Maju Mundur Isolasi Mandiri Pasien Covid-19 OTG: Rumah Warga, Hotel, GOR
Reporter
Imam Hamdi
Editor
Dwi Arjanto
Jumat, 2 Oktober 2020 19:05 WIB
"Lurah bersama Gugus Tugas Penanganan COVID-19 Tingkat RT / RW juga mengawasi proses isolasi mandiri tersebut bersama Satpol PP, Kepolisian, TNI, dan unsur terkait untuk melakukan penegakan hukum / disiplin bila terjadi pelanggaran,” jelasnya.
Ketua Fraksi PDI Perjuangan DPRD DKI Jakarta Gembong Warsono mengkritik kebijakan pemerintah yang tidak konsisten dalam menerapkan isolasi terkendali.
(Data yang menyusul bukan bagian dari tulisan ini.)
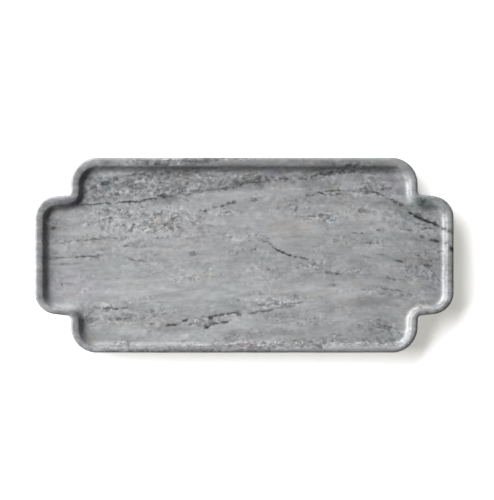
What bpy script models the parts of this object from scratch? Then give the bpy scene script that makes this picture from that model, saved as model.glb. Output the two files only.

Sebab, awalnya pemerintah menyatakan melarang seluruh warga menjalani isolasi mandiri di rumah.
"Lah sekarang membuat kebijakan baru yang bertolak belakang dengan kebijakan sebelumnya," ujarnya. "Kebijakan memperbolehkan isolasi mandiri di rumah dengan menempelkan stiker gak pas lah, ono-ono wae.'
Baca juga: Wagub DKI Pastikan Tetap Pasang Stiker Isolasi Mandiri
Pada beberapa kesempatan saat awal September lalu, Gubernur DKI Anies Baswedan menyatakan pemerintah bakal mewajibkan seluruh orang yang positif Covid-19 untuk menjalani isolasi di tempat milik pemerintah. "Masyarakat yang terpapar positif wajib mengikuti isolasi ini."
Saat itu, Anies mengatakan pemerintah sedang menyiapkan regulasi untuk mengisolasi orang positif Covid-19 di tempat isolasi milik pemerintah.
"Ke depan semua akan diisolasi di fasilitas milik pemerintah," kata Anies. "Insya Allah akan memutus mata rantai secara lebih efektif."
Gembong menilai kebijakan pemerintah bakal membuat bingung warga. Selain itu, Gembong juga mengkritik langkah pemerintah yang ingin memasang stiker di rumah warga yang menjalani isolasi mandiri.
"Pemasangan stiker membuat keresahan masyarakat, dan psikologi pasien yang menjalani isolasi mandiri juga terganggu," katanya.
Ketua Ombudsman DKI, Teguh Nugroho, DKI mengubah rencana dan membolehkan warga isolasi mandiri karena tidak bakal sanggup membiayai seluruh pasien untuk mengkarantina diri di hotel atau fasilitas kesehatan milik pemerintah.
Beban biaya dalam penanggulangan Covid-19 ini, kata dia, tak hanya untuk merawat pasien melainkan juga untuk biaya pelacakan hingga pendistribusian bantuan sosial yang membutuhkan anggaran besar.